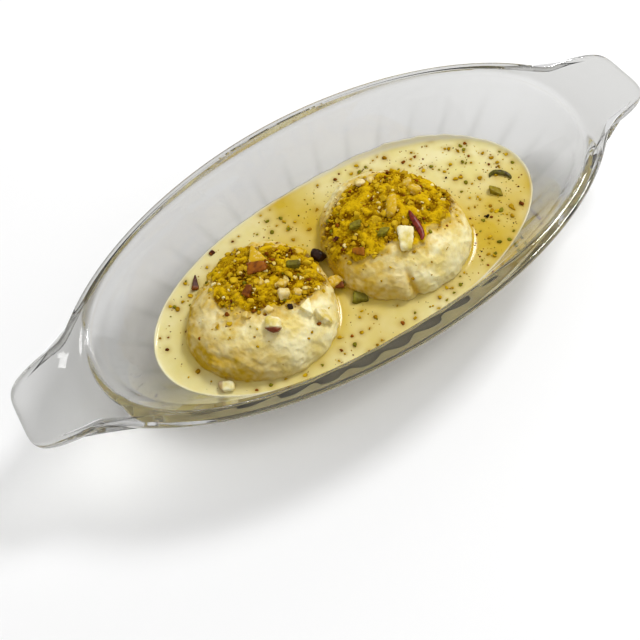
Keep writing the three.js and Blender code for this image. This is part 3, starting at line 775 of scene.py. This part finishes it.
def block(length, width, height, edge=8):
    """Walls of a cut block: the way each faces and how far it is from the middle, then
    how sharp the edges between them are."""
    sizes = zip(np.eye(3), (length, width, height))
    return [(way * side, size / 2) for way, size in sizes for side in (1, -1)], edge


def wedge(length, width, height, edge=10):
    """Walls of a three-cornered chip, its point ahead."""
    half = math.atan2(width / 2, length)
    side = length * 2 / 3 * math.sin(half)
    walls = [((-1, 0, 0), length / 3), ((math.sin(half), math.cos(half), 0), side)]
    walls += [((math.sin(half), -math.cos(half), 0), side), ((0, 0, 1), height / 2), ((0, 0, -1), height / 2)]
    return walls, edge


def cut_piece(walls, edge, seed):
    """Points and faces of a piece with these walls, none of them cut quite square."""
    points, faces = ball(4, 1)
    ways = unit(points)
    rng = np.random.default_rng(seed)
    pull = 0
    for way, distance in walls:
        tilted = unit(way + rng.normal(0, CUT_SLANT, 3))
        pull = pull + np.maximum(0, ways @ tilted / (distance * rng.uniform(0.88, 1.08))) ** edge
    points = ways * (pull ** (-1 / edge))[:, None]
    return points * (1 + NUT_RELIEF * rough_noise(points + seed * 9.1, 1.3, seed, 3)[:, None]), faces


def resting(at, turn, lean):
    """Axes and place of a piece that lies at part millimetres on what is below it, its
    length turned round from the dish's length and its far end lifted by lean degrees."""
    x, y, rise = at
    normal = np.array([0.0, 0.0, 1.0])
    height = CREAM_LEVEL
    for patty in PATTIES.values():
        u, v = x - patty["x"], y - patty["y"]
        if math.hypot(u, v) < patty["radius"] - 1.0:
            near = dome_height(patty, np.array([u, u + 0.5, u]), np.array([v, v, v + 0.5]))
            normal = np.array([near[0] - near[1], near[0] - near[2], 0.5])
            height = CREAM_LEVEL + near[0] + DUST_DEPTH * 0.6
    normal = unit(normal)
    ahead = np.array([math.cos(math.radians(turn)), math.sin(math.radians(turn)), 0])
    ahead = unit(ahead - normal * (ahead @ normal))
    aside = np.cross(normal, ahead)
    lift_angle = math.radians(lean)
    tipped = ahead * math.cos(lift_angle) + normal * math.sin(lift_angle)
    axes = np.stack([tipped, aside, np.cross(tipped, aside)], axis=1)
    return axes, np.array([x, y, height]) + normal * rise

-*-

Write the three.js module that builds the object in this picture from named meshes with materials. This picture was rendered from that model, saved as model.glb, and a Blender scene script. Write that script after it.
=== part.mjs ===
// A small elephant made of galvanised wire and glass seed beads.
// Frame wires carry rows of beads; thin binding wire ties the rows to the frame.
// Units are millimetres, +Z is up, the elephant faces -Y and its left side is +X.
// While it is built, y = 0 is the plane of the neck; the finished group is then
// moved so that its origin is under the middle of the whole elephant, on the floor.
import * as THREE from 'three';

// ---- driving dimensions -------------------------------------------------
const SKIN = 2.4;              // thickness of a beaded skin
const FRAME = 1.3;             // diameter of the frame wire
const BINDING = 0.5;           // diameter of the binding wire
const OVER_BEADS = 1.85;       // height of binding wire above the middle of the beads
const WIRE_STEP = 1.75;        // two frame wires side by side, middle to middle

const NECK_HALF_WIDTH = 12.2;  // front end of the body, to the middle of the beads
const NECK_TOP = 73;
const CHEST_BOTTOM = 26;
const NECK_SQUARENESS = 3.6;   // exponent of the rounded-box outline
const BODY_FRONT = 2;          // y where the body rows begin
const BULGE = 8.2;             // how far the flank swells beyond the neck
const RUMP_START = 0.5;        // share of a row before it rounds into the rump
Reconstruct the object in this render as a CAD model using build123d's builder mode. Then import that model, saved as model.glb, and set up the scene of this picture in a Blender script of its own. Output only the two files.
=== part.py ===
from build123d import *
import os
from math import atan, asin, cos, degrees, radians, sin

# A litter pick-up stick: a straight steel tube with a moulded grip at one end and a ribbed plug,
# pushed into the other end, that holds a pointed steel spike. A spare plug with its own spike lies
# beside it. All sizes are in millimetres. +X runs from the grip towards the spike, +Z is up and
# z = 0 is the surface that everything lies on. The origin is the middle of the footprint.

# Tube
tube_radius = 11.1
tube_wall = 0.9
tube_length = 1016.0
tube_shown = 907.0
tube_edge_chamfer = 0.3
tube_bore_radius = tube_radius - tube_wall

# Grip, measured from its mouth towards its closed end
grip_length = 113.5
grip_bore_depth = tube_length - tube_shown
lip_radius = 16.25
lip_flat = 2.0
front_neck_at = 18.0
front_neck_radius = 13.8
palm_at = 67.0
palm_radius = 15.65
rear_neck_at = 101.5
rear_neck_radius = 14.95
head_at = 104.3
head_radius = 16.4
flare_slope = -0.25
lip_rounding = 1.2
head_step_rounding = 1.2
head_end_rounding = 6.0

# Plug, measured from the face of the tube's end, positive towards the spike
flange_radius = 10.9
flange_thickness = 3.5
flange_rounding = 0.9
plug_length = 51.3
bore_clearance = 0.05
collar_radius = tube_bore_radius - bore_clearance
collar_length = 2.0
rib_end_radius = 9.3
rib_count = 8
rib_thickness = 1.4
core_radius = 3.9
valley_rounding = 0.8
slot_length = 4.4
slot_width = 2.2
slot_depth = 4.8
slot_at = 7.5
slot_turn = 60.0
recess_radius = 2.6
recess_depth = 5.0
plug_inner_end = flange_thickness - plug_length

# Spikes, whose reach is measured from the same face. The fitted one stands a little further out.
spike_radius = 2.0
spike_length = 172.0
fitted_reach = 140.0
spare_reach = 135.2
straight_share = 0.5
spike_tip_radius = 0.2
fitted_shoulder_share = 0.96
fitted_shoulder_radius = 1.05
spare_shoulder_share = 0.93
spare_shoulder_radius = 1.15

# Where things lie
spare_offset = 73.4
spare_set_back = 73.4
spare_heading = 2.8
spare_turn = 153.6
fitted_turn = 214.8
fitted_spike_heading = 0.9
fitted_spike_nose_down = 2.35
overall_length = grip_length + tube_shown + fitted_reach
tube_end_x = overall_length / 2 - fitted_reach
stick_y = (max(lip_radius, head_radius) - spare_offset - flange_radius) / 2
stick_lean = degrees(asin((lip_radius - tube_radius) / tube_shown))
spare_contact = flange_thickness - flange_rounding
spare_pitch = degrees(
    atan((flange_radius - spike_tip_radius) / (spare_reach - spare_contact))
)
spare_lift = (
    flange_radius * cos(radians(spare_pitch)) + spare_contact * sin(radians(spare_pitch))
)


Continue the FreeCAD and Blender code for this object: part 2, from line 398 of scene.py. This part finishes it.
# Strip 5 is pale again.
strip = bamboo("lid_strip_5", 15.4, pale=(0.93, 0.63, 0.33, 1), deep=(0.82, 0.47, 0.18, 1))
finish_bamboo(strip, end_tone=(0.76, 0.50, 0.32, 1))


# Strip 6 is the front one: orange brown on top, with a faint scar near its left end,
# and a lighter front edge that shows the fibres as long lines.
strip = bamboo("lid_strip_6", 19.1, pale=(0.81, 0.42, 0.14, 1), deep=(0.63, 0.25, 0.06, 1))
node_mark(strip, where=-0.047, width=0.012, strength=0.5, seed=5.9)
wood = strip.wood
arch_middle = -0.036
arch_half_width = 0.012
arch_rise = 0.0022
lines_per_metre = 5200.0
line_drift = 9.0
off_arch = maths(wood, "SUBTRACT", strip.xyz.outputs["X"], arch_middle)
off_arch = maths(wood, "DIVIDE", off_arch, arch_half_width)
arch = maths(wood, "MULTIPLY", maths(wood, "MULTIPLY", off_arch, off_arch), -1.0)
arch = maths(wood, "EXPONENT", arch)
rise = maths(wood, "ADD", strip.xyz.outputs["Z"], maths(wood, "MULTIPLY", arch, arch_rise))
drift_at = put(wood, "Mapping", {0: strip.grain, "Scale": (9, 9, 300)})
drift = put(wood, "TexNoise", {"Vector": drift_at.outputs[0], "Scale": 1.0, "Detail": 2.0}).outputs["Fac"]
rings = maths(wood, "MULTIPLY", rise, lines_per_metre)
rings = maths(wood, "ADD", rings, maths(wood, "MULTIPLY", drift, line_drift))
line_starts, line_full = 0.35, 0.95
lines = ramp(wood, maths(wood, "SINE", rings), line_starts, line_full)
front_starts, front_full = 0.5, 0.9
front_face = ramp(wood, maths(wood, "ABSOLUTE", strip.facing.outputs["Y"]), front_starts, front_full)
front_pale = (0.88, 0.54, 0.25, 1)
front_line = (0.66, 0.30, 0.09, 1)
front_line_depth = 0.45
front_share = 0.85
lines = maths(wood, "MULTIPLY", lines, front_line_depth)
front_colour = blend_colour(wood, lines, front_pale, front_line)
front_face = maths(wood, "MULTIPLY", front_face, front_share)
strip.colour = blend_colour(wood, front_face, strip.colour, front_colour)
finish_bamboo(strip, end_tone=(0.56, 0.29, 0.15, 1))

-*-

WHAT THE TASK ASKS: Exactly and only the lines from the line that contains "Keep writing the" through the line that contains "return [(way *" are to be repeated as they stand.

PROBLEM SOLUTION:
Keep writing the three.js and Blender code for this image. This is part 3, starting at line 775 of scene.py. This part finishes it.
def block(length, width, height, edge=8):
    """Walls of a cut block: the way each faces and how far it is from the middle, then
    how sharp the edges between them are."""
    sizes = zip(np.eye(3), (length, width, height))
    return [(way * side, size / 2) for way, size in sizes for side in (1, -1)], edge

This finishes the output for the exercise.